Set forth below is the text of a comment that I recently posted to the discussion thread for one of my columns at the Value Walk site:
This might just be a crazy thought, but don’t you think you need to have a track record of success if you want to have any credibility?
You know…….how does it sound when you say, “Hi, I am Rob Bennett. My retirement plan was a horrible failure, but you need to listen to me about how to retire successfully.” Or, “Hi, I am Rob Bennett. My investment strategy has greatly underformed most everyone else, but I will lie to you anyways about the results and then you should follow me down the path of fantasy”.
It depends on how you define success, Sammy. I have had thousands of my fellow community members tell me that they learned more about how stock investing works from me than from anyone else they have ever known. I have had some of the biggest names in this field tell me that they view my site as the best investing site on the internet. I have my name on a research paper that was published in a peer-reviewed journal and that says things that, if true, make it the most important piece of research published in this field in my lifetime.
That’s success in my eyes. I am humbled by the great successes that I have achieved over the past 15 years. I couldn’t be prouder. I couldn’t be happier with how things have gone on the substance side. I set out to make a small contribution and the cards fell in such a way that I was able to make a very big contribution. It is certainly not something that I expected to see happen when I was a younger man, you know? It’s got to be a pretty darn great country that we live in that such things can even happen. Holy moly!
You are focused on something else. We didn’t always know how stock investing worked. Shiller published his “revolutionary” (his word) research in 1981. That research supplied the missing piece (valuations) to the stock investing puzzle. Before then, we just didn’t know. So we got it wrong. We wrote lots of textbooks that got things wrong. It’s hard for people to admit mistakes. So those textbooks still get passed around today. There’s a lot of resistance to the new and better ideas. So it has been possible for you Goons to block my efforts to spread the word.
Too sad!
I could go up to my room and cry into my pillow re the unfairness of it all. i guess I’ve earned the right to do that. But would it do any good? That’s what I wonder. That’s what holds me back.
I’ve been successful in the ways that I most want to be successful. Many good people have thanked my effusively for helping them out. That matters to me. I am happy to have been able to do some good. Bob Dylan once wrote: “There’s no success like failure and failure is no success at all.” I couldn’t have done 90 percent of what I have done if I had not been wiling to take the abuse dished out by you Goons. So missing out on success in the crass terms in which you define it is part of the deal here. I don’t like it. But I guess it would be fair to say that missing out on that kind of success is a price that I have determined I am willing to pay for obtaining the other kind of success that means so much more to me.
My personal hunch is that I am going to obtain the crass form for success too before all the sand runs through the hourglass. I can live with that! I can go with crass so long as the price is not too high. I’ll take a crass trip to crass Disney World when that happens, you know? So long as I have the deeper form of success in the bag as well, I can enjoy a ride on Space Mountain. We’ll have to see how it all plays out.
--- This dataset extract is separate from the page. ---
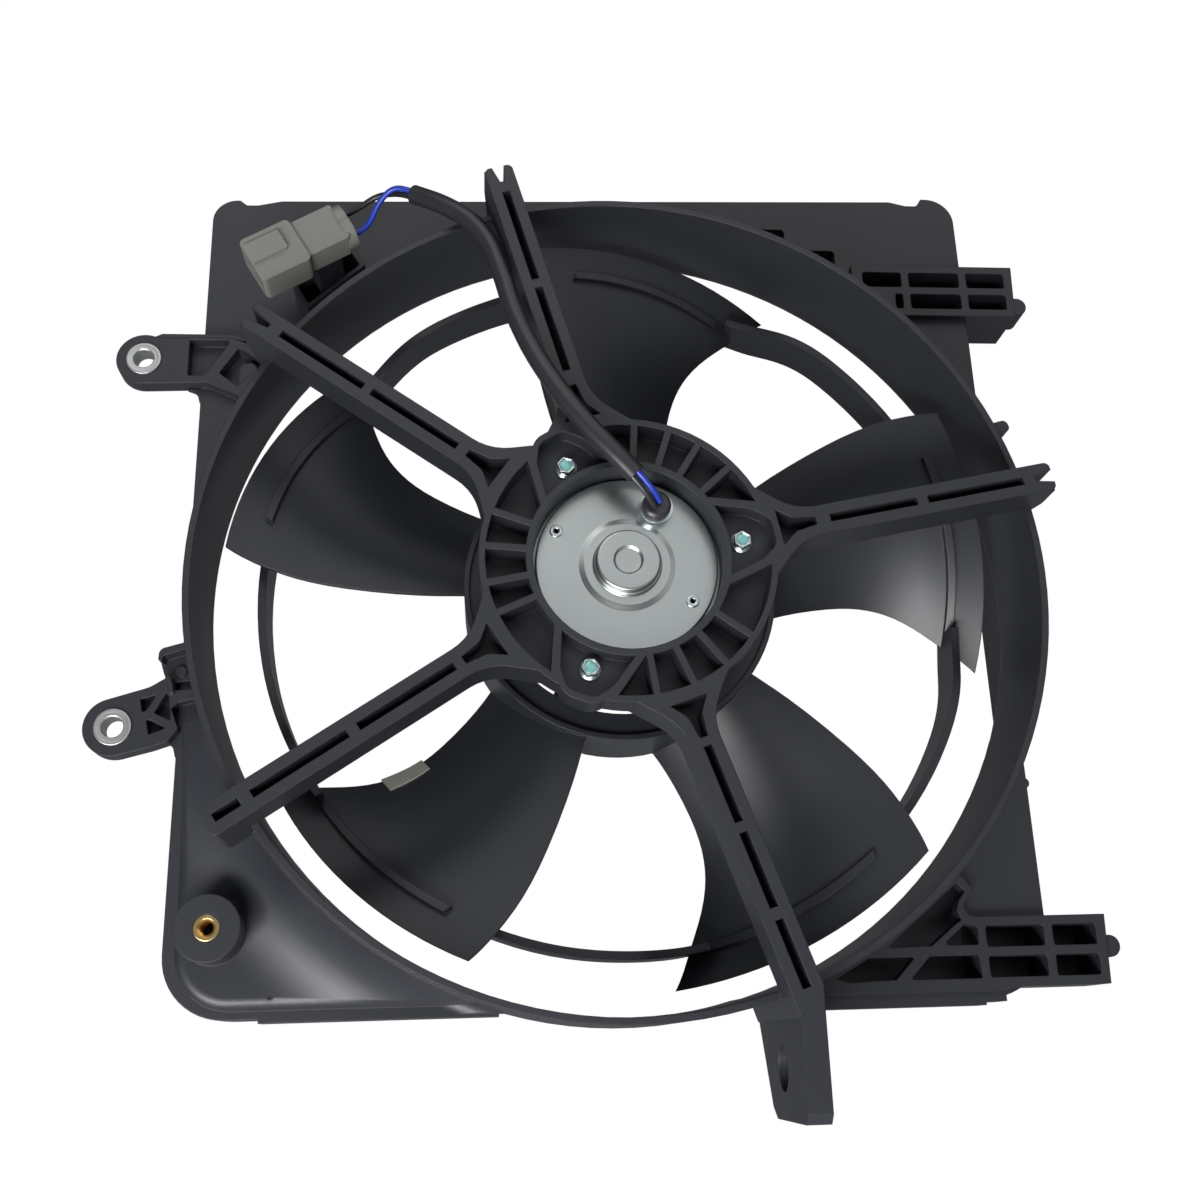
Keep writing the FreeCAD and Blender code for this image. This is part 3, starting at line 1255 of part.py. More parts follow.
def build_fan():
    """Make the hub, blades and hoop of the fan wheel, its nut and its balance clip."""
    hub = turned("fan_hub", [
        ("shaft_radius", "-(hub_back_depth + 9)"),
        ("hub_boss_radius", "-(hub_back_depth + 9)"),
        ("hub_boss_radius", "-(hub_back_depth + 2.8)"),
        ("hub_mouth", "-(hub_back_depth + 2.8)"),
        ("hub_mouth", "-(hub_front_depth - hub_floor_sink)"),
        ("hub_radius - hub_wall", "-(hub_front_depth - hub_floor_sink)"),
        ("hub_radius - hub_wall", "-hub_front_depth"),
        ("hub_radius", "-hub_front_depth"),
        ("hub_radius", "-hub_back_depth"),
        ("hub_radius - hub_wall", "-hub_back_depth"),
        ("hub_radius - hub_wall", "-(hub_front_depth - hub_floor_sink - 2.2)"),
        ("hub_mouth + 2", "-(hub_front_depth - hub_floor_sink - 2.2)"),
        ("hub_mouth + 2", "-hub_back_depth"),
        ("shaft_radius", "-hub_back_depth")])
    windows = []
    for number in range(BLADE_COUNT):
        middle = BLADE_ANGLES[0] + 36 + number * 360 / BLADE_COUNT
        inner = value("hub_boss_radius") + 16
        outer = value("hub_mouth") - 1.5
        corners = [local(middle, inner, -10) + (3,), local(middle, outer - 4, -24) + (3,),
                   local(middle, outer, 0), local(middle, outer - 4, 24) + (3,), local(middle, inner, 10) + (3,)]
        windows.append(shaped("hub_window_%d" % (number + 1),
                              prism(corners, value("hub_back_depth") + 4, value("hub_back_depth") - 1)))
    spider = cut("hub_spider", hub, grouped("hub_windows", windows))
    ribs = []
    for number in range(BLADE_COUNT * 3):
        degrees = BLADE_ANGLES[0] + number * 360 / (BLADE_COUNT * 3)
        inner = value("hub_mouth") + 1.6
        outer = value("hub_radius - hub_wall") + 0.4
        corners = [local(degrees, inner, -0.9), local(degrees, outer, -0.9),
                   local(degrees, outer, 0.9), local(degrees, inner, 0.9)]
        ribs.append(shaped("hub_rib_%d" % (number + 1),
                           prism(corners, value("hub_front_depth - hub_floor_sink - 2"), value("hub_back_depth"))))
    half = value("blade_thickness") / 2
    shares = [step / CHORD_STEPS for step in range(CHORD_STEPS + 1)]
    blades = []
    hoop = []
    ring = drum(value("ring_radius"), 70, 0).cut(drum(value("ring_radius - ring_wall"), 71, -1))
    inner = value("ring_radius - ring_wall") - 4
    outer = value("ring_radius") + 4
    ridge_stations = [station_at(inner), station_at(outer)]
    ridge_shares = [step * 0.8 / CHORD_STEPS for step in range(CHORD_STEPS + 1)]
    for number, phase in enumerate(BLADE_ANGLES, start=1):
        following = BLADE_ANGLES[number % BLADE_COUNT]
        blades.append(shaped("blade_%d" % number, patch_solid(BLADE_STATIONS, shares, phase, -half, half)))
        length = hoop_length(phase, (following - phase) % 360, inner, outer)
        hoop.append(shaped("hoop_length_%d" % number, ring.common(length)))
        ridge = patch_solid(ridge_stations, ridge_shares, phase, 0, value("ring_ridge") + half)
        hoop.append(shaped("hoop_ridge_%d" % number, ring.common(ridge)))
    ribbed_hub = joined("ribbed_hub", [spider] + ribs)
    bladed_hub = joined("bladed_hub", [ribbed_hub] + blades, merge_faces=False)
    keep(joined("fan_wheel", [bladed_hub] + hoop, merge_faces=False), "fan_wheel")

    keep(turned("fan_washer", [
        ("shaft_radius", "-hub_back_depth"), ("washer_radius", "-hub_back_depth"),
        ("washer_radius", "-(hub_back_depth - washer_thickness)"),
        ("shaft_radius", "-(hub_back_depth - washer_thickness)")]), "fan_washer")
    blank = doc.addObject("Part::Prism", "fan_nut_blank")
    blank.Polygon = 6
    bind(blank, Circumradius="nut_across / 1.732", Height="nut_height")
    place(blank, "0", "-(hub_back_depth - washer_thickness)", "0", ALONG_Y)
    bore = rod("fan_nut_bore", "shaft_radius", "hub_back_depth + 1", "hub_back_depth - nut_height - 4")
    keep(cut("fan_nut_body", blank, bore), "fan_nut")

    clip_stations = [station_at(radius) for radius in (104.0, 110.0, 116.0, 122.0)]
    phase = BLADE_ANGLES[-1]
    pad = patch_solid(clip_stations, (-0.012, 0.02, 0.05, 0.08), phase, -half - 0.6, half + 0.6)
    blade = patch_solid(BLADE_STATIONS, shares, phase, -half, half)
    keep(shaped("balance_clip_body", pad.cut(blade)), "balance_clip")


def station_at(radius):
    """Return a blade station at any radius, between the stations that are given."""
    for inner, outer in zip(BLADE_STATIONS[:-1], BLADE_STATIONS[1:]):
        if inner[0] <= radius <= outer[0]:
            share = (radius - inner[0]) / (outer[0] - inner[0])
            return (radius, inner[1] + (outer[1] - inner[1]) * share, inner[2] + (outer[2] - inner[2]) * share)
    return BLADE_STATIONS[-1]


# Lead

# Points along the middle of the lead, from the grommet to the sleeving, through it and out to the connector
LEAD_START = ((12.0, -85.6, 22.2), (9.0, -90.0, 25.2))
LEAD_COVERED = (
    (3.0, -94.0, 31.2),
    (-5.4, -95.6, 40.0),
    (-15.0, -95.6, 50.8),
    (-26.4, -94.4, 67.2),
    (-36.2, -91.0, 86.0),
    (-43.4, -86.0, 106.4),
    (-47.8, -82.0, 126.6),
    (-53.2, -79.2, 144.6),
    (-61.9, -76.8, 156.9),
    (-73.2, -72.8, 166.6),
    (-85.6, -66.8, 175.2),
)
BLUE_END = ((-94.6, -65.0, 180.4), (-101.6, -60.0, 175.4))
BLACK_END = ((-93.4, -61.4, 179.4), (-102.6, -56.8, 181.2))
WAY_SPACING = 10.4
CONNECTOR_PLACE = (-135.1, 155.7)
CONNECTOR_SLOPE = 30.5
CONNECTOR_HALF_HEIGHT = 7.25
WAY_PLACES = (-WAY_SPACING / 2, WAY_SPACING / 2)


def connector_frame():
    """Return the place and slope of the connector."""
    centre = Vector(CONNECTOR_PLACE[0], -value("connector_depth"), CONNECTOR_PLACE[1])
    return Placement(centre, Rotation(Vector(0, 1, 0), -CONNECTOR_SLOPE))


def filleted_path(points):
    """Join straight runs with tangent arcs, each as large as its two runs allow."""
    edges = []
    here = points[0]
    smallest = None
    for index in range(1, len(points) - 1):
        corner = points[index]
        into = (points[index - 1] - corner)
        out = (points[index + 1] - corner)
        shorter = min(into.Length, out.Length)
        into.normalize()
        out.normalize()
        half_turn = (math.pi - into.getAngle(out)) / 2
        reach = 0.45 * shorter
        radius = reach / math.tan(half_turn)
        smallest = radius if smallest is None else min(smallest, radius)
        first = corner + into * reach
        last = corner + out * reach
        middle = corner + (into + out).normalize() * (radius / math.cos(half_turn) - radius)
        edges.append(Part.LineSegment(here, first).toShape())
        edges.append(Part.Arc(first, middle, last).toShape())
        here = last
    edges.append(Part.LineSegment(here, points[-1]).toShape())
    print("tightest bend of the lead: %.1f mm" % smallest)
    return Part.Wire(edges)


def tube(points, radius):
    """Make a round solid along a path of runs and arcs."""
    path = filleted_path(points)
    start = points[0]
    direction = points[1] - points[0]
    ring = Part.Wire(Part.makeCircle(radius, start, direction))
    solid = path.makePipeShell([ring], True, False)
    expected = math.pi * radius * radius * path.Length
    if abs(solid.Volume - expected) > 0.02 * expected:
        raise ValueError("the lead's tube is not the size of its path")
    return solid


def beside(points, gap):
    """Shift a route sideways, square to its run and to the fan's axis."""
    shifted = []
    for index, point in enumerate(points):
        before = points[max(index - 1, 0)]
        after = points[min(index + 1, len(points) - 1)]
        run = after - before
        side = run.cross(Vector(0, 1, 0)).normalize()
        shifted.append(point + side * gap)
    return shifted


def build_lead():
    """Make the grommet, collar, wires, sleeving and connector of the motor's lead."""
    keep(turned_at("lead_collar", [
        ("grommet_radius", "-(motor_face_depth + collar_height)"),
        ("collar_radius", "-(motor_face_depth + collar_height)"),
        ("collar_radius", "-motor_face_depth"),
        ("grommet_radius", "-motor_face_depth")], "grommet_right", "grommet_up"), "lead_collar")
    grommet = turned_at("grommet_blank", [
        ("0", "-(motor_face_depth + grommet_height)"),
        ("grommet_radius - 1", "-(motor_face_depth + grommet_height)"),
        ("grommet_radius", "-(motor_face_depth + grommet_height - 1)"),
        ("grommet_radius", "-motor_face_depth"),
        ("grommet_radius - 1.4", "-motor_face_depth"),
        ("grommet_radius - 1.4", "-(motor_face_depth - end_plate_thickness - 2)"),
        ("0", "-(motor_face_depth - end_plate_thickness - 2)")], "grommet_right", "grommet_up")
    keep(grommet, "lead_grommet")
    start = [Vector(*point) for point in LEAD_START]
    covered = [Vector(*point) for point in LEAD_COVERED]
    half = value("wire_spacing") / 2
    frame = connector_frame()
    for label, side, ends in (("blue_wire", -1, BLUE_END), ("black_wire", 1, BLACK_END)):
        across = side * WAY_SPACING / 2
        way = [frame.multVec(Vector(along, 0, across)) for along in (30.5, 19.05)]
        path = beside(start + covered, side * half) + [Vector(*point) for point in ends] + way
        keep(shaped(label + "_tube", tube(path, value("wire_radius"))), label)
    outer = tube(covered, value("sleeving_radius"))
    inner = tube(covered, value("sleeving_radius - sleeving_wall"))
    keep(shaped("lead_sleeving_tube", outer.cut(inner)), "lead_sleeving")
    build_connector()


def turned_at(name, corners, x, z):
    """Turn an outline about an axis beside the fan's."""
    body = turned(name, corners)
    place(body, x, "0", z)
    return body


def build_connector():
    """Make the two-way connector: housing, rear cap, terminals and seal."""
    def block(along_from, along_to, across_from, across_to, front, back, corner=1.0):
        corners = [(along_from, across_from, corner), (along_to, across_from, corner),
                   (along_to, across_to, corner), (along_from, across_to, corner)]
        solid = prism(corners, front, back)
        solid.Placement = connector_frame().multiply(solid.Placement)
        return solid

    half = CONNECTOR_HALF_HEIGHT
    mouth = block(-23, 0.5, -11.3, 11.3, half, -half, 2.2)
    barrel = block(0, 20, -9.3, 9.3, half - 0.9, 1 - half, 1.2)
    collar = []
    for across in (-2.6, 2.6):
        stub = Part.makeCylinder(7.6, 4.5, Vector(19, 0, across), Vector(1, 0, 0))
        stub.Placement = connector_frame().multiply(stub.Placement)
        collar.append(stub)
    latch = block(-23, -5.8, -2.3, 7.8, half + 1.4, half - 1, 1.0)
    cavity = block(-24, -6, -9.6, 9.6, half - 1.7, 1.7 - half, 1.4)
    ways = [block(-7, 26, across - 3.2, across + 3.2, 3.2, -3.2, 0.5) for across in WAY_PLACES]
    housing = mouth.fuse([barrel, latch] + collar).cut(cavity).cut(ways[0]).cut(ways[1])
    keep(shaped("connector_housing_body", housing), "connector_housing")
    seals = []
    blades = []
    for way in WAY_PLACES:
        seal = block(19, 23.5, way - 3.1, way + 3.1, 3.1, -3.1, 0.4)
        bore = Part.makeCylinder(value("wire_radius") + 0.02, 8, Vector(17, 0, way), Vector(1, 0, 0))
        bore.Placement = connector_frame().multiply(bore.Placement)
        seals.append(seal.cut(bore))
        blades.append(block(-20, 19, way - 1.4, way + 1.4, 0.4, -0.4, 0.2))
    keep(shaped("connector_seal_body", Part.Compound(seals)), "connector_seals")
    keep(shaped("connector_terminal_body", Part.Compound(blades)), "connector_terminals")


build_shroud()
build_sleeves()
build_motor_case()
build_motor_works()
build_fan()
build_lead()

doc.recompute()
for item in doc.Objects:
    if "Invalid" in item.State or "Error" in item.State:
        raise ValueError("%s is not built: %s" % (item.Name, item.State))
os.makedirs("parts", exist_ok=True)
for item in nodes:
    shape = item.Shape
    if shape.isNull() or not shape.isValid():
        raise ValueError("%s has no valid shape" % item.Label)
    print("%-22s solids %d  volume %.0f" % (item.Label, len(shape.Solids), shape.Volume))
    shape.exportStep("parts/%s.step" % item.Label)
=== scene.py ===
"""Looks of a radiator cooling fan: moulded shroud, motor, five-blade fan and plug-ended lead."""

import logging
import math
from dataclasses import dataclass, field
from enum import Enum

import bmesh
import bpy
from mathutils import Matrix, Vector

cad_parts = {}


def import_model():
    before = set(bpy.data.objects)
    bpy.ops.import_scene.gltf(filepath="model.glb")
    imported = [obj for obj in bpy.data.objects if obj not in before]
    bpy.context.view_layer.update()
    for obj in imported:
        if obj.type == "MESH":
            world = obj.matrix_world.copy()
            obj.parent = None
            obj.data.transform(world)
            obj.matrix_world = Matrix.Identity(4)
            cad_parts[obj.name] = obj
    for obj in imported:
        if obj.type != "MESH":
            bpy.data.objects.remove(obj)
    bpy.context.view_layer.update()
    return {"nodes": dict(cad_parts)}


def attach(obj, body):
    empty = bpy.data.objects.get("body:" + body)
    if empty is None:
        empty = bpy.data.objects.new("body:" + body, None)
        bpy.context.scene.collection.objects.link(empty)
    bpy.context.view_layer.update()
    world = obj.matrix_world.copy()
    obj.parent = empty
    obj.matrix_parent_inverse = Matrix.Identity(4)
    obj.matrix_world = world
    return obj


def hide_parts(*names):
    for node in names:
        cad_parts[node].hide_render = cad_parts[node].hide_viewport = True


log = logging.getLogger("radiator_fan")
MM = 0.001
HOUSING = "housing"

# Dust on every finish: how much there is, and how much paler it is than the finish.
DUST_SHARE = 0.04
DUST_GAIN = 1.25
DUST_LIFT = 0.03

Point = tuple[float, float]
Place = tuple[float, float, float]
Part = bmesh.types.BMVert | bmesh.types.BMEdge | bmesh.types.BMFace


class Surface(Enum):
    """How a finish breaks up the light that falls on it."""

    GRAINED = "grained"
    TURNED = "turned"
    PLATED = "plated"
    SMOOTH = "smooth"


@dataclass(frozen=True)
class Finish:
    """One material of the fan, with the size and strength of its surface detail.

    Args:
        name: the finish's name in maker's words.
        colour: its base colour, linear.
        roughness: how rough it is, from 0 to 1.
        metallic: 1 for bare metal and 0 for anything else.
        surface: how its surface breaks up the light.
        grain_size: distance between grains, in metres.
        grain_depth: depth of the grain, in metres.
        mottle: how much its roughness wanders over the surface.
        edge: radius of the light that catches a rounded edge, in metres.
        coat: weight of a clear coat.
    """

    name: str
    colour: Place
    roughness: float
    metallic: float = 0.0
    surface: Surface = Surface.SMOOTH
    grain_size: float = 0.0012
    grain_depth: float = 0.00003
    mottle: float = 0.05
    edge: float = 0.0004
    coat: float = 0.0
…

Can you wish me luck, my old friend?
Rob
Anonymous says
“My personal hunch is that I am going to obtain the crass form for success too before all the sand runs through the hourglass. ”
What makes you think that things in the future will be any different than the last 15 years?
Rob says
What made things change for the Madoff fund?
The money disappeared.
People LOVE Ponzi schemes for so long as they put Pretend Money in their pockets.
People HATE Ponzi schemes when the money they were building their retirement dreams on disappears.
When the P/E10 level is “8,” “Buy-and-Hold” is going to be an obscene term, Anonymous.
Then we will all be free to talk about what the last 36 years of peer-reviewed research teaches us and move on to a better place.
Rob
Anonymous says
Which one of my funds would you consider a “ponzi scheme”?
Rob says
Every fund that fails to adjust for valuations when reporting the value of your holdings is a Ponzi scheme, Anonymous.
What purpose is served by reporting an incorrect value? It’s a popular thing to do. But people need to know the true value of their holdings to be able to plan their futures. I believe that we should all be reporting the numbers accurately. There’s 36 years of peer-reviewed research showing that valuations affect long-term returns. So we should incorporate a valuations adjustment into all calculations.